Kantina von Hugo Friedelstr. 31

Creperie Bretonne Reichenberger Strasse 30

old and new

•Sunday 28 September 2008 • 2 Comments

I’m not exactly sure where I’m living.

Old: Kaiser’s flanked by drunken homeless folks and recycling bins, dark and dingy indoor market under construction replaced by outdoor stalls, Turkish families, cheap flammekuechen, the smaller version of Barcomi’s, the swingers’ spot, Andy’s diner, a big hole in the ground on Bergmannstrasse, BeBop Bar

New: Kaiser’s replaced by Rossmann, hole in the ground replaced by a 24hr Kaiser’s with delivery service and garage in the new Health Center, even more cafes on Bergmannstrasse, Italian buskers on Marheinekeplatz, lots of signs in windows that say “Business Space To Rent,” Foodorama, an expanded Barcomi’s, a bright and wide-aisled indoor market with tourists galore, and 1001 new young families who looked like they’ve migrated from Prenzlauerberg, Bugaboos in tow.
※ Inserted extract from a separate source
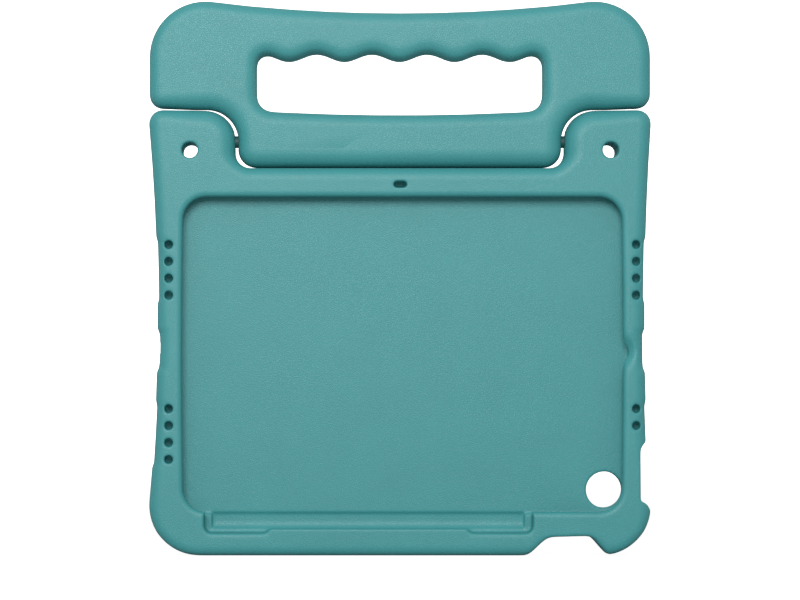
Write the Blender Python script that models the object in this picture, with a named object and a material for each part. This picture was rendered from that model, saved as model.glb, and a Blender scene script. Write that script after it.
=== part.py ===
"""Kids tablet case: a thick foam shell with a foam carry handle that folds back on two pins.

Metres, +Z up. The case stands upright on its bottom edge at z = 0, its front towards -Y.
Outlines are drawn in the front view as (x, z) points, counterclockwise.
"""
import math

import bmesh
import bpy

MM = 0.001

# How finely curves are cut into flats
ROUNDNESS = 0.06 * MM             # an arc's flats stay this close to the true arc
EDGE_STEPS = 6                    # flats across a rounded edge
FLARE_STEPS = 2                   # flats across the softened mouth of a hole
TURNED_STEPS = 36                 # flats round a pin, ring or sleeve, a multiple of 12
OVERSHOOT = 1.5 * MM              # how far a cutter runs past the face that it opens

# Clearances
RUNNING_GAP = 0.3 * MM            # between pieces that turn or seat in one another
HINGE_GAP = 1.5 * MM              # between an ear and the end of the handle's bar
FOLD_GAP = 0.5 * MM               # between the foam faces of the handle and the case

# The pocket, and the foam round it
CASE_THICKNESS = 22.0 * MM
POCKET_WIDTH = 248.6 * MM
POCKET_HEIGHT = 179.3 * MM
POCKET_DEPTH = 6.8 * MM
POCKET_CORNER = 15.0 * MM
POCKET_SHIFT = 1.2 * MM           # the pocket sits this far towards +X
BOTTOM_BORDER = 22.4 * MM
TOP_BORDER = 10.0 * MM
SIDE_BORDER = 12.9 * MM           # beside the pocket, at the ears and the lower corners
LEFT_WAIST = 4.7 * MM             # how far the sides curve in between those
RIGHT_WAIST = 3.5 * MM
FOOT_CORNER = 27.3 * MM
EDGE_ROUND = 6.5 * MM             # front and back edges of the foam
FOOT_ROUND = 4.0 * MM             # the same along the bottom, where the case stands
HINGE_ROUND = 9.5 * MM            # the same on the ears' inner corners, which the handle passes

# The lip that holds what is in the pocket
LIP_THICKNESS = 4.5 * MM
LIP_SIDE = 4.5 * MM
LIP_TOP = 6.1 * MM
LIP_BOTTOM = 1.6 * MM
LIP_ROUND = 2.4 * MM
WINDOW_CORNER = 12.6 * MM
WINDOW_BOW = 0.9 * MM             # how far the window's sides bow outwards

# The ears that carry the handle
EAR_WIDTH = 47.3 * MM
EAR_HEIGHT = 31.7 * MM            # above the bed that the handle's bar lies in
EAR_OUTER_CORNER = 7.6 * MM
EAR_INNER_CORNER = 16.9 * MM
BED_CORNER = 8.2 * MM
STRAP_HOLE = 8.7 * MM
STRAP_HOLE_INSET = 22.6 * MM      # from the side of the case
STRAP_HOLE_DROP = 22.3 * MM       # below the top of the ear

# Dents in the sides, beside the sound holes and the port
SIDE_DROP = 1.0 * MM              # how far the rows of holes lie below the pocket's middle
DENT_DEPTH = 0.8 * MM
DENT_RAMP = 3.0 * MM
PORT_DENT_DEPTH = 1.2 * MM
PORT_DENT_LENGTH = 24.0 * MM

# Sound holes, four to a row, above and below the middle of each side
SOUND_HOLE = 4.8 * MM
SOUND_HOLE_PITCH = 9.2 * MM
SOUND_HOLES = 4
SOUND_HOLE_START = 30.9 * MM      # the innermost hole, from the middle of the pocket
SOUND_HOLE_WALL = 3.0 * MM        # from the pocket's side to the middle of a hole
SOUND_HOLE_DEPTH = 9.4 * MM
SOUND_SLOT_HEIGHT = 4.2 * MM

# Other openings to the pocket
SENSOR_SLOT_WIDTH = 7.4 * MM
SENSOR_SLOT_HEIGHT = 3.5 * MM
PORT_WIDTH = 14.0 * MM
PORT_HEIGHT = 7.2 * MM            # along Y
BUTTON_SLOT_HEIGHT = 4.8 * MM     # along Y
LENS_OPENING = 20.0 * MM
LENS_INSET = 13.2 * MM            # from the pocket's side and bottom
LENS_FLARE = 2.5 * MM
DISH_BOTTOM = 8.7 * MM            # the dish in the lip, on its inner and outer face
DISH_TOP = 18.4 * MM
DISH_INSET = 5.8 * MM             # from the pocket's side to the middle of the dish

# The notches at the lower right, which clear the buttons
POWER_NOTCH_DEPTH = 6.2 * MM      # in from the corner's side
POWER_NOTCH_BOTTOM = 30.0 * MM
POWER_NOTCH_LENGTH = 29.0 * MM
POWER_NOTCH_RAMP = 5.5 * MM
VOLUME_NOTCH_START = 67.9 * MM    # its left end, from the middle of the case
VOLUME_NOTCH_LENGTH = 45.5 * MM
VOLUME_NOTCH_HEIGHT = 10.8 * MM
VOLUME_NOTCH_FALL = 0.6 * MM      # how much lower its ceiling is at the left
VOLUME_NOTCH_ROUND = 5.4 * MM
LEFT_RAMP = 12.4 * MM             # how far the notch's ends slope
RIGHT_RAMP = 9.2 * MM
RAMP_TOE_LENGTH = 3.2 * MM        # the gentler foot of the left slope
RAMP_TOE_HEIGHT = 1.3 * MM
BUTTON_SLOT_MARGIN = 4.0 * MM     # from a notch's ends to its button slot

# The groove along the bottom, with a wider scoop at each end
GROOVE_START = -106.9 * MM
GROOVE_END = 72.4 * MM
GROOVE_DIAMETER = 9.4 * MM
GROOVE_DROP = 4.1 * MM            # its middle, below the pocket's bottom
GROOVE_LIP = 3.5 * MM             # the front lip's edge, below the groove's middle
SCOOP_LENGTH = 36.0 * MM
SCOOP_DROP = 2.5 * MM             # the scoop's edge, below the front lip's edge
SCOOP_CORNER = 4.0 * MM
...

The BeBop Bar is a pretty unfortunate loss. I figured if I ever made it out again that would be my first, close-to-home, stop.

Mostly a thumbs-down for the neighbourhood. Thumbs-up for real estate ?

How’d all that happen in 12 months?

In other news, Escobar turns 10. When I was going to Escobar, Bohannon didn’t exist and I had to walk 20 miles in the snow barefoot and then take a tram and a bus and pay in marks and… Ok. I’m old.